Matching a Person’s Face With an ID Photo Seems To Be Something of a Crap Shoot

People fail to make a correct identification up to 20 percent of the time, at least in the lab

passport
Photo: Mattes

As many under-21s know, it's not difficult to pass as someone else using a false ID, even if the photo is not the same. But are they getting away with because bouncers don't actually care? Or is it a problem with the technology—the ID picture? Could that same fallibility extend to more serious environments, such as airport security checks? 

Researchers decided to investigate just how good average people are at matching a person's face with his or her ID photo. They recruited volunteers to look at more than 200 pairs of recent photos of adults and attempt to correctly identify whether a college ID photo, taken seven years earlier, was the same person. The researchers also mixed up the frequency of the fakes, varying the pairs from 50 percent fakes to 10 percent fakes, Z News describes. 

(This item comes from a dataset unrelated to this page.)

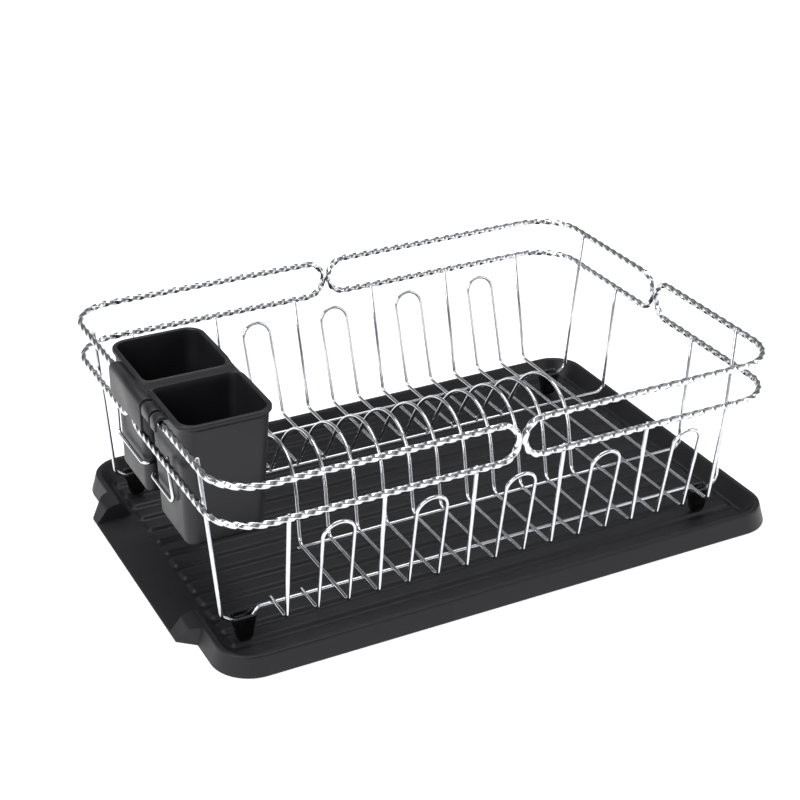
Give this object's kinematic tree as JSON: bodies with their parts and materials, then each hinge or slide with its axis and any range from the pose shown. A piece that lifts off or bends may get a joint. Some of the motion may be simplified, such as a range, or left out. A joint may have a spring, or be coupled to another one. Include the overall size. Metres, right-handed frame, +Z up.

On average, people failed to call out a fake 10 to 20 percent of the time. But they did worse when the fake IDs showed up less frequently—even when the researchers reminded the volunteers to take their time. Different lighting and angles, new makeup styles, haircuts, or weight changes were enough to trip people up.

These experiments took place in the lab, not at a bar or an airport, but the researchers point out that that environment is actually ideal compared to the outside world, where crying babies, an overdue break or an endless list of other factors and distractions might further compound an security agent's ability to discern fake IDs from real ones. However, the volunteers in this study were not professionals, so we can still hope that TSA agents would be better at this activity than the average person.